* Begin *

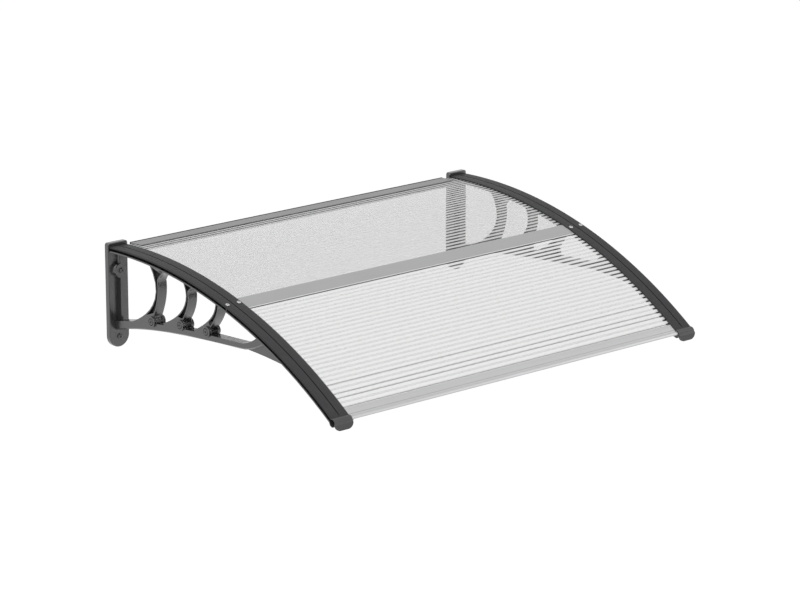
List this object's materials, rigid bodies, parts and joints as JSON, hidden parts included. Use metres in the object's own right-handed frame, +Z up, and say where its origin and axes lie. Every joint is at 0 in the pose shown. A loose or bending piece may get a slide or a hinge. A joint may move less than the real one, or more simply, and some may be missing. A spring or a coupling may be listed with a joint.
{
  "type": "door canopy",
  "caption": "Arched door canopy with black moulded wall brackets, clear fluted sheets and aluminium bars",
  "frame": {"origin": "The wall face, half way between the brackets, at the middle of the arm's depth where it meets the wall", "axes": "+X along the wall, +Y into the wall, the canopy reaches out towards -Y, +Z up"},
  "size_m": [1.0056, 0.7604, 0.2378],
  "materials": {
    "black_moulding": "gloss black moulded plastic",
    "black_cover": "gloss black moulded plastic with fine lengthwise lines",
    "black_cap": "gloss black moulded plastic",
    "clear_sheet": "clear fluted polycarbonate",
    "bar_aluminium": "satin anodised aluminium",
    "screw_steel": "zinc plated steel",
    "seal_rubber": "matt black rubber",
    "black_screw": "black coated steel"
  },
  "bodies": {
    "root": {"bracket_left": "black_moulding", "bracket_right": "black_moulding", "cover_strip_left": "black_cover", "cover_strip_right": "black_cover", "end_cap_left": "black_cap", "end_cap_right": "black_cap", "rear_sheet": "clear_sheet", "front_sheet": "clear_sheet", "middle_bar": "bar_aluminium", "front_bar": "bar_aluminium", "rear_bar": "bar_aluminium", "wall_seal": "seal_rubber", "wall_screw_left_upper": "black_screw", "wall_screw_left_lower": "black_screw", "wall_screw_right_upper": "black_screw", "wall_screw_right_lower": "black_screw", "strut_screw_left_1": "black_screw", "strut_screw_left_2": "black_screw", "strut_screw_left_3": "black_screw", "strut_screw_right_1": "black_screw", "strut_screw_right_2": "black_screw", "strut_screw_right_3": "black_screw", "cover_screw_left_outer": "screw_steel", "cover_screw_left_inner": "screw_steel", "cover_screw_right_outer": "screw_steel", "cover_screw_right_inner": "screw_steel"}
  },
  "joints": []
}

* End *

What you have to do: All of the data shown above must be copied exactly.

Finished task:
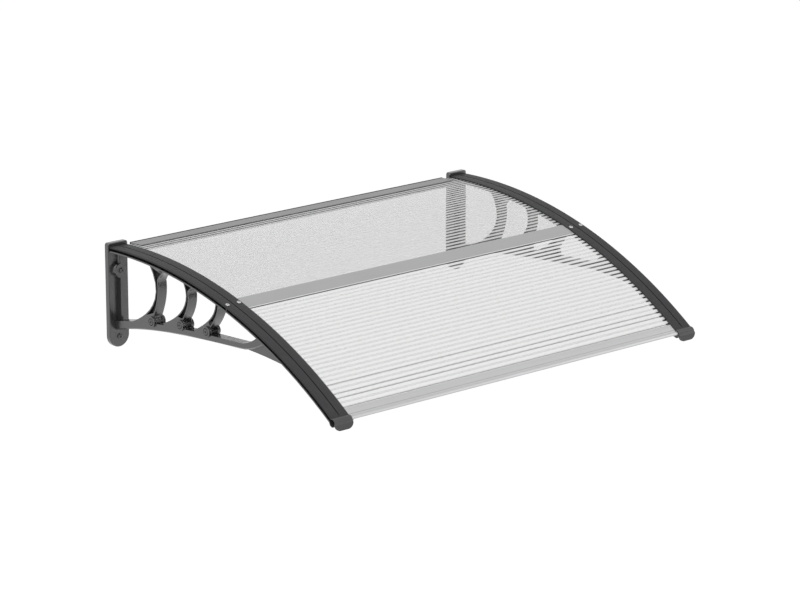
List this object's materials, rigid bodies, parts and joints as JSON, hidden parts included. Use metres in the object's own right-handed frame, +Z up, and say where its origin and axes lie. Every joint is at 0 in the pose shown. A loose or bending piece may get a slide or a hinge. A joint may move less than the real one, or more simply, and some may be missing. A spring or a coupling may be listed with a joint.
{
  "type": "door canopy",
  "caption": "Arched door canopy with black moulded wall brackets, clear fluted sheets and aluminium bars",
  "frame": {"origin": "The wall face, half way between the brackets, at the middle of the arm's depth where it meets the wall", "axes": "+X along the wall, +Y into the wall, the canopy reaches out towards -Y, +Z up"},
  "size_m": [1.0056, 0.7604, 0.2378],
  "materials": {
    "black_moulding": "gloss black moulded plastic",
    "black_cover": "gloss black moulded plastic with fine lengthwise lines",
    "black_cap": "gloss black moulded plastic",
    "clear_sheet": "clear fluted polycarbonate",
    "bar_aluminium": "satin anodised aluminium",
    "screw_steel": "zinc plated steel",
    "seal_rubber": "matt black rubber",
    "black_screw": "black coated steel"
  },
  "bodies": {
    "root": {"bracket_left": "black_moulding", "bracket_right": "black_moulding", "cover_strip_left": "black_cover", "cover_strip_right": "black_cover", "end_cap_left": "black_cap", "end_cap_right": "black_cap", "rear_sheet": "clear_sheet", "front_sheet": "clear_sheet", "middle_bar": "bar_aluminium", "front_bar": "bar_aluminium", "rear_bar": "bar_aluminium", "wall_seal": "seal_rubber", "wall_screw_left_upper": "black_screw", "wall_screw_left_lower": "black_screw", "wall_screw_right_upper": "black_screw", "wall_screw_right_lower": "black_screw", "strut_screw_left_1": "black_screw", "strut_screw_left_2": "black_screw", "strut_screw_left_3": "black_screw", "strut_screw_right_1": "black_screw", "strut_screw_right_2": "black_screw", "strut_screw_right_3": "black_screw", "cover_screw_left_outer": "screw_steel", "cover_screw_left_inner": "screw_steel", "cover_screw_right_outer": "screw_steel", "cover_screw_right_inner": "screw_steel"}
  },
  "joints": []
}